Go through the records and show each line where the word "materials" occurs.
::: Records shown :::
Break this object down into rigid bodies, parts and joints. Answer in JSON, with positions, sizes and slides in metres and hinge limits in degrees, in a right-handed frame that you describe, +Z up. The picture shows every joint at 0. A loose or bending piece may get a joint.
:::
::: Records shown :::
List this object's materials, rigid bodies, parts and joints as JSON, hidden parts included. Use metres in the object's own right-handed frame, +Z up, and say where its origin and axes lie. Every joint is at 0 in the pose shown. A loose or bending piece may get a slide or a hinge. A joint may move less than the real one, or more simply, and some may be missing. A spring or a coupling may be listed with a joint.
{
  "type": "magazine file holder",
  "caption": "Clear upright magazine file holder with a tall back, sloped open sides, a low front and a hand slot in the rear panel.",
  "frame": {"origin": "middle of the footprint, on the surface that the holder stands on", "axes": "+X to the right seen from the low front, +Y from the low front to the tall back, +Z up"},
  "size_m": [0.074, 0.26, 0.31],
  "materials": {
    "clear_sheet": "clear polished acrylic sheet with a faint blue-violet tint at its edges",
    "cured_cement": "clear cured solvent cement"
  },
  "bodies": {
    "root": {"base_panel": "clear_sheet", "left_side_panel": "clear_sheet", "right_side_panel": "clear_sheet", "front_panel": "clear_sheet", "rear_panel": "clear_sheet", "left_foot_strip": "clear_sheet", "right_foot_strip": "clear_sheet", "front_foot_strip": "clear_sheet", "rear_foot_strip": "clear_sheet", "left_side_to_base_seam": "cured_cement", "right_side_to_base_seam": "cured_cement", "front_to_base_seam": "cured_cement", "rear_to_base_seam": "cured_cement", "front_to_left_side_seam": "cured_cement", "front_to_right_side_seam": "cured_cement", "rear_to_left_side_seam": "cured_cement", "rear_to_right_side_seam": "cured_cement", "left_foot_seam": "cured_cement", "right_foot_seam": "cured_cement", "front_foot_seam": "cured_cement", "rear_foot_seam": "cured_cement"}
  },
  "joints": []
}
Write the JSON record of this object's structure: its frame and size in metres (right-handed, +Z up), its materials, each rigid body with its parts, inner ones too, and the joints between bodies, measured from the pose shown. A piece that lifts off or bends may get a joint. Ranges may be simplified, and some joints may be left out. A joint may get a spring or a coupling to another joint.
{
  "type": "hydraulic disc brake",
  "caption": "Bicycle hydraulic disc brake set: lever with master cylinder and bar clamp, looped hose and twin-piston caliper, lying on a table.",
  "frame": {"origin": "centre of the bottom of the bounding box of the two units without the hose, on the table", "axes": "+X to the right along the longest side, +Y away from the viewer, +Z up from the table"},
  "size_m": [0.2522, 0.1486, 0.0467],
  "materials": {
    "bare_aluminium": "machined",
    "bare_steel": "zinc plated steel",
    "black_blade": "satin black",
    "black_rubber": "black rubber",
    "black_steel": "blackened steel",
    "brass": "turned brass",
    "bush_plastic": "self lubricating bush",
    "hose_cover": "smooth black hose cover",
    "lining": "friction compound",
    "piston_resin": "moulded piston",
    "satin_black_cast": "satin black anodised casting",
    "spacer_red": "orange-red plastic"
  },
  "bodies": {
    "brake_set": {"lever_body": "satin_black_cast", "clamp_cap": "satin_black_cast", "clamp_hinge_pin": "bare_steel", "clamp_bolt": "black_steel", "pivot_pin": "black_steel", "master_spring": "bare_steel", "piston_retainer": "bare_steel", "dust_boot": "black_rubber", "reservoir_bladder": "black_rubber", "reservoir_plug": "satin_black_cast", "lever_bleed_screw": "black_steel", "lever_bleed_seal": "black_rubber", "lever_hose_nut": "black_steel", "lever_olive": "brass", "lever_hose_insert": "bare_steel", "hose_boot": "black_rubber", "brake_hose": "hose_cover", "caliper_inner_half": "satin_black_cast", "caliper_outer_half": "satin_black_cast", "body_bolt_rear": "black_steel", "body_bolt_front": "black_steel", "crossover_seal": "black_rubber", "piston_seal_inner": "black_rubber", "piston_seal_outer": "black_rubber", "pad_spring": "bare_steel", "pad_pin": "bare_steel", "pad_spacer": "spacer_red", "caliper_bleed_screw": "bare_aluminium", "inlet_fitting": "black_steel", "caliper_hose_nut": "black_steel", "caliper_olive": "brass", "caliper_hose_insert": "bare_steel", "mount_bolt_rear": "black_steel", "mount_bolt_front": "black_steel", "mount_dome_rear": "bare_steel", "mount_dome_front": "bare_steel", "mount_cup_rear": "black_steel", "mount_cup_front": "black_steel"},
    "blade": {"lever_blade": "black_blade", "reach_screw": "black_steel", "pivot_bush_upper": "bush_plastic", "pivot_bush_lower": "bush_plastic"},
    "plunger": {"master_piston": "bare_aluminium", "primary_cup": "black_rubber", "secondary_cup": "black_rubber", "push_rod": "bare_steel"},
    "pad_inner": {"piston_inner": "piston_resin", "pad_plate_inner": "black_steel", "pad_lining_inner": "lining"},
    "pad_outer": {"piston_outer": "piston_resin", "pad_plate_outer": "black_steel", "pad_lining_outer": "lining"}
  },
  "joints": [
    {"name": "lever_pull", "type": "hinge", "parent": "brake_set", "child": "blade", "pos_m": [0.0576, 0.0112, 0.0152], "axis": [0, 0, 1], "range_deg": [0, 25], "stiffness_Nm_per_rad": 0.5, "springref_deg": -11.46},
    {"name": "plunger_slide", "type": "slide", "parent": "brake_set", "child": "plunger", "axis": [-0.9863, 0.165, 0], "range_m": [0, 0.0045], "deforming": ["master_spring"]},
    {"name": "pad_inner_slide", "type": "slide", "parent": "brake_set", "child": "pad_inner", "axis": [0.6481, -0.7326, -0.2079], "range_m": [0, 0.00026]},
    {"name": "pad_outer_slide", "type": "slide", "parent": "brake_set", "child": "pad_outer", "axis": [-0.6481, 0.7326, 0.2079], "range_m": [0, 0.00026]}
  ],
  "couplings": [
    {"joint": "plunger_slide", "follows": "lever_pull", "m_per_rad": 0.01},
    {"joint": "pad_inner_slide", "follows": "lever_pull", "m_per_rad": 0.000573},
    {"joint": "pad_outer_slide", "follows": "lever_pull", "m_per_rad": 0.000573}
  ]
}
:::
» **Answer to this exercise**
List this object's materials, rigid bodies, parts and joints as JSON, hidden parts included. Use metres in the object's own right-handed frame, +Z up, and say where its origin and axes lie. Every joint is at 0 in the pose shown. A loose or bending piece may get a slide or a hinge. A joint may move less than the real one, or more simply, and some may be missing. A spring or a coupling may be listed with a joint.
  "materials": {
Write the JSON record of this object's structure: its frame and size in metres (right-handed, +Z up), its materials, each rigid body with its parts, inner ones too, and the joints between bodies, measured from the pose shown. A piece that lifts off or bends may get a joint. Ranges may be simplified, and some joints may be left out. A joint may get a spring or a coupling to another joint.
  "materials": {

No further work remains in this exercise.